» WRITTEN TASK
Output the data that follows exactly, line for line.

[EXCERPTED RECORDS start]

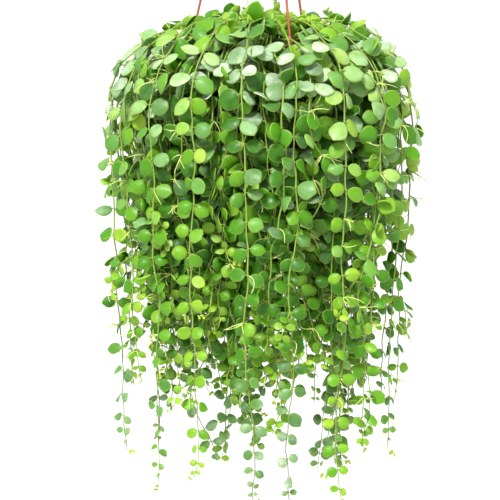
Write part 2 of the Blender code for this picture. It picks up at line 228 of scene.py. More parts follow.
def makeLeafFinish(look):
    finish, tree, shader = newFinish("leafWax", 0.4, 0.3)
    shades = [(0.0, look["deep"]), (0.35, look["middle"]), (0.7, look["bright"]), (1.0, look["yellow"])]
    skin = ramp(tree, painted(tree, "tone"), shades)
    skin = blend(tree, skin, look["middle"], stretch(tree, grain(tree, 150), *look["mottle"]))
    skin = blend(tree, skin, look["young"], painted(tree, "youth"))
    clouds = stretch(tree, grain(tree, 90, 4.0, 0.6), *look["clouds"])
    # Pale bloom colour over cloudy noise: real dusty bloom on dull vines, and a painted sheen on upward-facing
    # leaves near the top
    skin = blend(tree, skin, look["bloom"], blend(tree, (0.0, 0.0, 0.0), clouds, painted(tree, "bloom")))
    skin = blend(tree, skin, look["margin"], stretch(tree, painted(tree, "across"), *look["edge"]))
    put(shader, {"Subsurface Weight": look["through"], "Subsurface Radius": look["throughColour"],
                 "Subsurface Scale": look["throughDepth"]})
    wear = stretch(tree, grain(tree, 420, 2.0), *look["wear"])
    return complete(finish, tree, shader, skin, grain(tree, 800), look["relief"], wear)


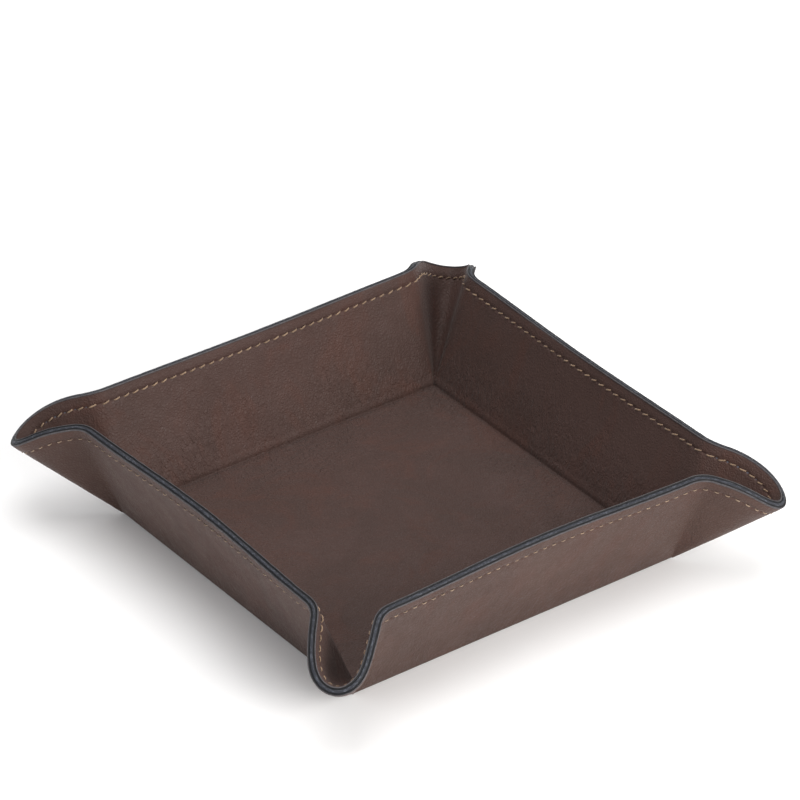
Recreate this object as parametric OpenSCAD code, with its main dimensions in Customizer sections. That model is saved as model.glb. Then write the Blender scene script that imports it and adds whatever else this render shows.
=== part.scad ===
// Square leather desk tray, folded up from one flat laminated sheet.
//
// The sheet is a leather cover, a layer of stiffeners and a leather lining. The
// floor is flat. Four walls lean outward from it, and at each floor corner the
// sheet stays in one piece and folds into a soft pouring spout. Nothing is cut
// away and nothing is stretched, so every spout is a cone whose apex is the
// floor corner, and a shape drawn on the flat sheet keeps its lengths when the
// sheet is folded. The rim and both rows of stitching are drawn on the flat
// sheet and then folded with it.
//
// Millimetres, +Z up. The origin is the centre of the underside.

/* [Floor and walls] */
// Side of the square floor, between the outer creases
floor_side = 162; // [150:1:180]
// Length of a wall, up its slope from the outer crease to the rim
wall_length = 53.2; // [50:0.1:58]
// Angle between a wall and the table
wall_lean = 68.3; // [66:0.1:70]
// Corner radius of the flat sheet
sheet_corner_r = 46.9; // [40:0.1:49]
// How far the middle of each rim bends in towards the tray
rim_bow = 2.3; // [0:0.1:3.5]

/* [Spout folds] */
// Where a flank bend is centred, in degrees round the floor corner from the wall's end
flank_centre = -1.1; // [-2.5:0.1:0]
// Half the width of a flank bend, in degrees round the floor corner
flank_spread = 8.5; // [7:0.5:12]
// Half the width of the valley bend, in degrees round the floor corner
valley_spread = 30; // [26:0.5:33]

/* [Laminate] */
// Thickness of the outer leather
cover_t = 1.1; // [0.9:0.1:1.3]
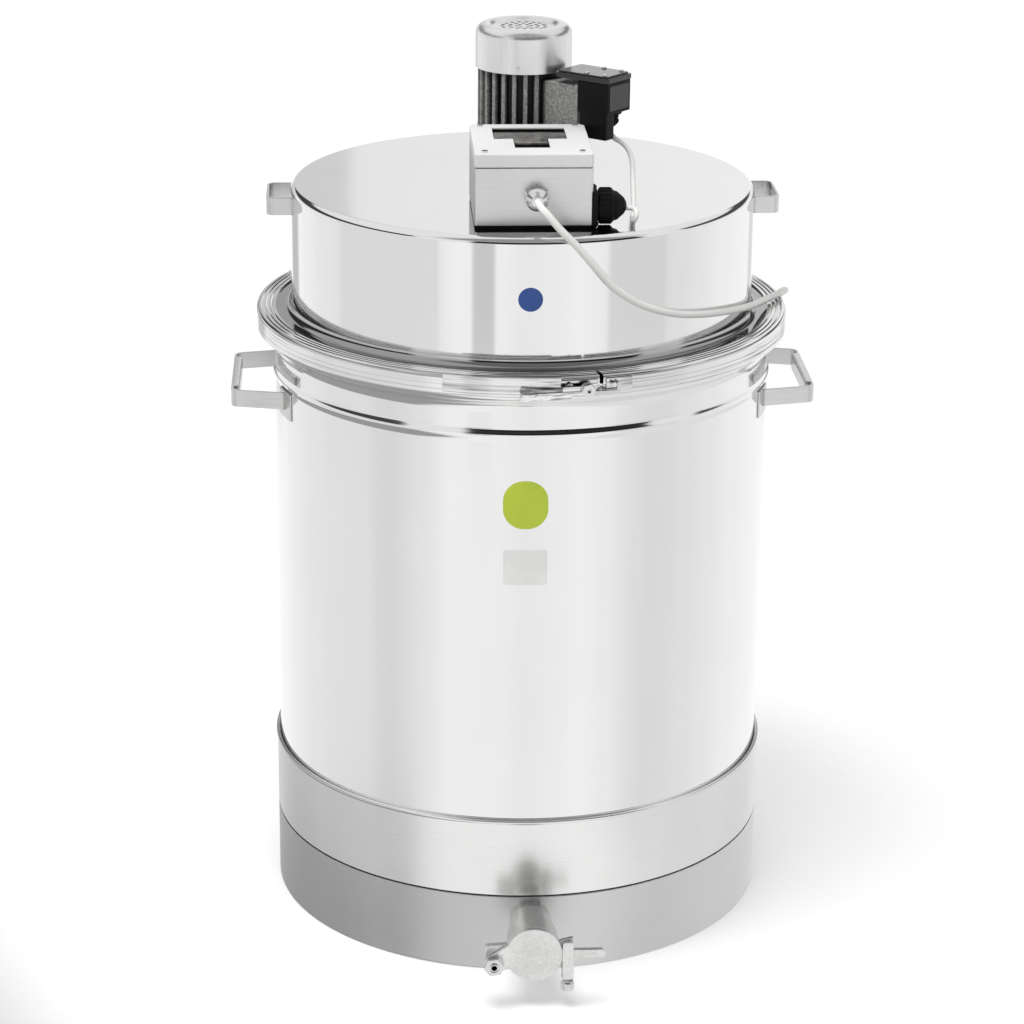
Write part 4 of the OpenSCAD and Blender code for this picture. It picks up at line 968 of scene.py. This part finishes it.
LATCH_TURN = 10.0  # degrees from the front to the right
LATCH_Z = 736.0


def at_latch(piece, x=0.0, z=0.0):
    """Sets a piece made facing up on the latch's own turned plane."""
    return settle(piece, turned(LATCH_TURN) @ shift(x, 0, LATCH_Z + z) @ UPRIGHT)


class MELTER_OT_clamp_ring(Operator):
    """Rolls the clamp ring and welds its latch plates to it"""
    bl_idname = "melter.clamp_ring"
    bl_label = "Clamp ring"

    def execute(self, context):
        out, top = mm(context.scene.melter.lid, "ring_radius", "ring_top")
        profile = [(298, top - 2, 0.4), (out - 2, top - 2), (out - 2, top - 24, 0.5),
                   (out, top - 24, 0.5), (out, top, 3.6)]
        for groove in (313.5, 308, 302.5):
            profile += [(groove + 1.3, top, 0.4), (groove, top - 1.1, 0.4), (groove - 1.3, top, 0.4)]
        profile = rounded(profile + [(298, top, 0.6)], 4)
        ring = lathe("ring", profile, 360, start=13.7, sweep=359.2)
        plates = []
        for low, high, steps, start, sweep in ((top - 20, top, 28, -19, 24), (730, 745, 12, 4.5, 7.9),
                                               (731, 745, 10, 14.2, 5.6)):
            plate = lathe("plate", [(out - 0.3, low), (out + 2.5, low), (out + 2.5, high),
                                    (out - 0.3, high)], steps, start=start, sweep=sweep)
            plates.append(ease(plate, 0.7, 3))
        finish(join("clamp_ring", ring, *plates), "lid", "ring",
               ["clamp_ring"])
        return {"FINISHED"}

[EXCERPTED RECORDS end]

» SOLUTION FOR THIS EXERCISE
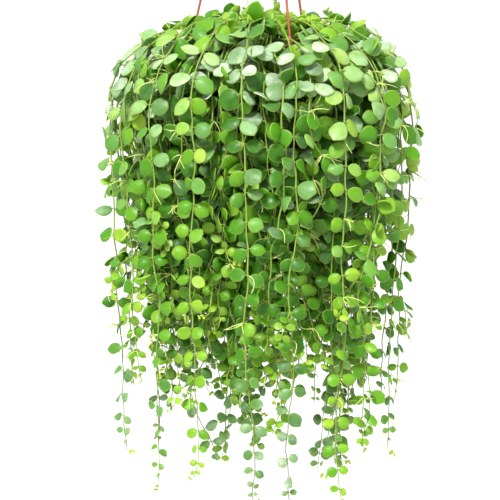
Write part 2 of the Blender code for this picture. It picks up at line 228 of scene.py. More parts follow.
def makeLeafFinish(look):
    finish, tree, shader = newFinish("leafWax", 0.4, 0.3)
    shades = [(0.0, look["deep"]), (0.35, look["middle"]), (0.7, look["bright"]), (1.0, look["yellow"])]
    skin = ramp(tree, painted(tree, "tone"), shades)
    skin = blend(tree, skin, look["middle"], stretch(tree, grain(tree, 150), *look["mottle"]))
    skin = blend(tree, skin, look["young"], painted(tree, "youth"))
    clouds = stretch(tree, grain(tree, 90, 4.0, 0.6), *look["clouds"])
    # Pale bloom colour over cloudy noise: real dusty bloom on dull vines, and a painted sheen on upward-facing
    # leaves near the top
    skin = blend(tree, skin, look["bloom"], blend(tree, (0.0, 0.0, 0.0), clouds, painted(tree, "bloom")))
    skin = blend(tree, skin, look["margin"], stretch(tree, painted(tree, "across"), *look["edge"]))
    put(shader, {"Subsurface Weight": look["through"], "Subsurface Radius": look["throughColour"],
                 "Subsurface Scale": look["throughDepth"]})
    wear = stretch(tree, grain(tree, 420, 2.0), *look["wear"])
    return complete(finish, tree, shader, skin, grain(tree, 800), look["relief"], wear)


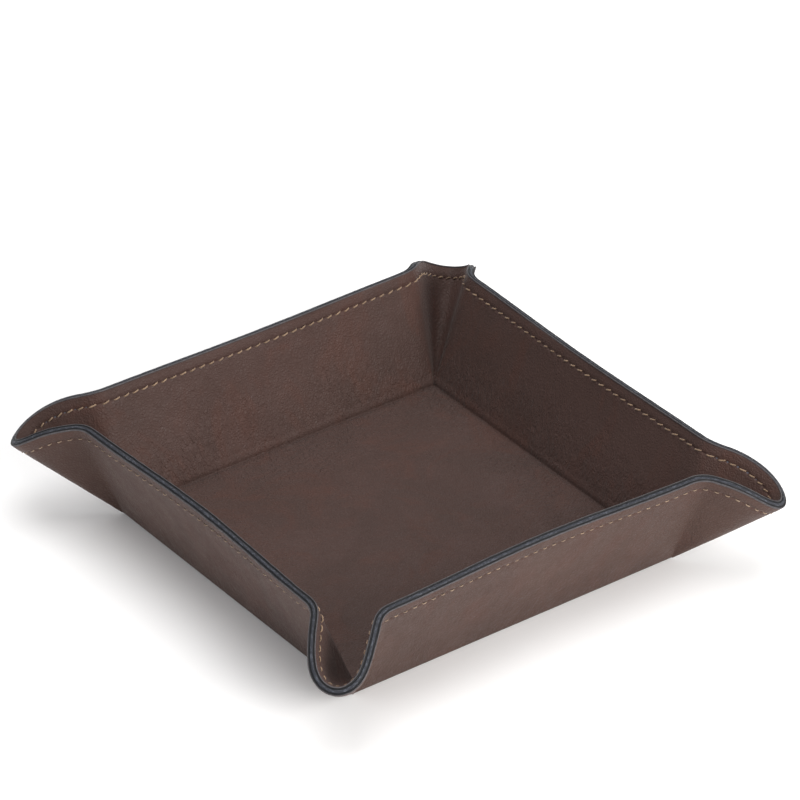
Recreate this object as parametric OpenSCAD code, with its main dimensions in Customizer sections. That model is saved as model.glb. Then write the Blender scene script that imports it and adds whatever else this render shows.
=== part.scad ===
// Square leather desk tray, folded up from one flat laminated sheet.
//
// The sheet is a leather cover, a layer of stiffeners and a leather lining. The
// floor is flat. Four walls lean outward from it, and at each floor corner the
// sheet stays in one piece and folds into a soft pouring spout. Nothing is cut
// away and nothing is stretched, so every spout is a cone whose apex is the
// floor corner, and a shape drawn on the flat sheet keeps its lengths when the
// sheet is folded. The rim and both rows of stitching are drawn on the flat
// sheet and then folded with it.
//
// Millimetres, +Z up. The origin is the centre of the underside.

/* [Floor and walls] */
// Side of the square floor, between the outer creases
floor_side = 162; // [150:1:180]
// Length of a wall, up its slope from the outer crease to the rim
wall_length = 53.2; // [50:0.1:58]
// Angle between a wall and the table
wall_lean = 68.3; // [66:0.1:70]
// Corner radius of the flat sheet
sheet_corner_r = 46.9; // [40:0.1:49]
// How far the middle of each rim bends in towards the tray
rim_bow = 2.3; // [0:0.1:3.5]

/* [Spout folds] */
// Where a flank bend is centred, in degrees round the floor corner from the wall's end
flank_centre = -1.1; // [-2.5:0.1:0]
// Half the width of a flank bend, in degrees round the floor corner
flank_spread = 8.5; // [7:0.5:12]
// Half the width of the valley bend, in degrees round the floor corner
valley_spread = 30; // [26:0.5:33]

/* [Laminate] */
// Thickness of the outer leather
cover_t = 1.1; // [0.9:0.1:1.3]
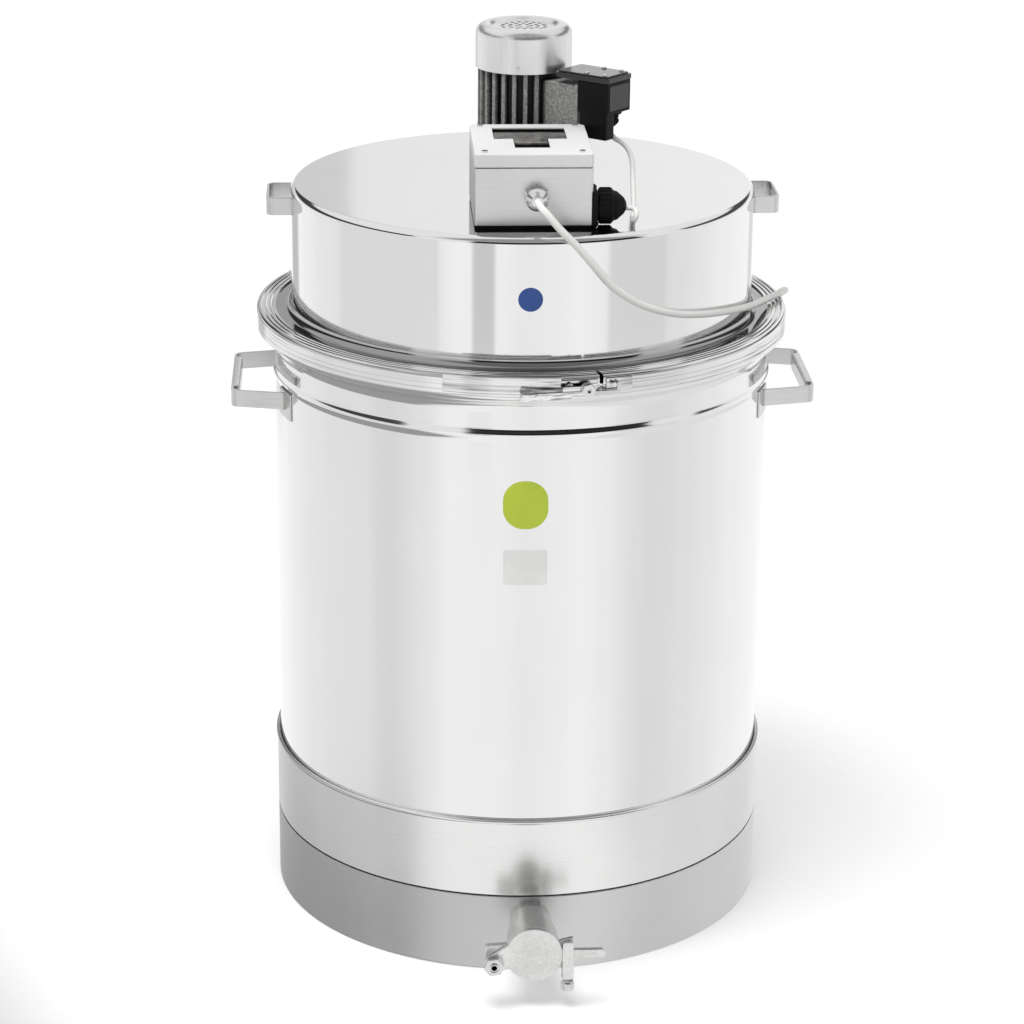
Write part 4 of the OpenSCAD and Blender code for this picture. It picks up at line 968 of scene.py. This part finishes it.
LATCH_TURN = 10.0  # degrees from the front to the right
LATCH_Z = 736.0


def at_latch(piece, x=0.0, z=0.0):
    """Sets a piece made facing up on the latch's own turned plane."""
    return settle(piece, turned(LATCH_TURN) @ shift(x, 0, LATCH_Z + z) @ UPRIGHT)


class MELTER_OT_clamp_ring(Operator):
    """Rolls the clamp ring and welds its latch plates to it"""
    bl_idname = "melter.clamp_ring"
    bl_label = "Clamp ring"

    def execute(self, context):
        out, top = mm(context.scene.melter.lid, "ring_radius", "ring_top")
        profile = [(298, top - 2, 0.4), (out - 2, top - 2), (out - 2, top - 24, 0.5),
                   (out, top - 24, 0.5), (out, top, 3.6)]
        for groove in (313.5, 308, 302.5):
            profile += [(groove + 1.3, top, 0.4), (groove, top - 1.1, 0.4), (groove - 1.3, top, 0.4)]
        profile = rounded(profile + [(298, top, 0.6)], 4)
        ring = lathe("ring", profile, 360, start=13.7, sweep=359.2)
        plates = []
        for low, high, steps, start, sweep in ((top - 20, top, 28, -19, 24), (730, 745, 12, 4.5, 7.9),
                                               (731, 745, 10, 14.2, 5.6)):
            plate = lathe("plate", [(out - 0.3, low), (out + 2.5, low), (out + 2.5, high),
                                    (out - 0.3, high)], steps, start=start, sweep=sweep)
            plates.append(ease(plate, 0.7, 3))
        finish(join("clamp_ring", ring, *plates), "lid", "ring",
               ["clamp_ring"])
        return {"FINISHED"}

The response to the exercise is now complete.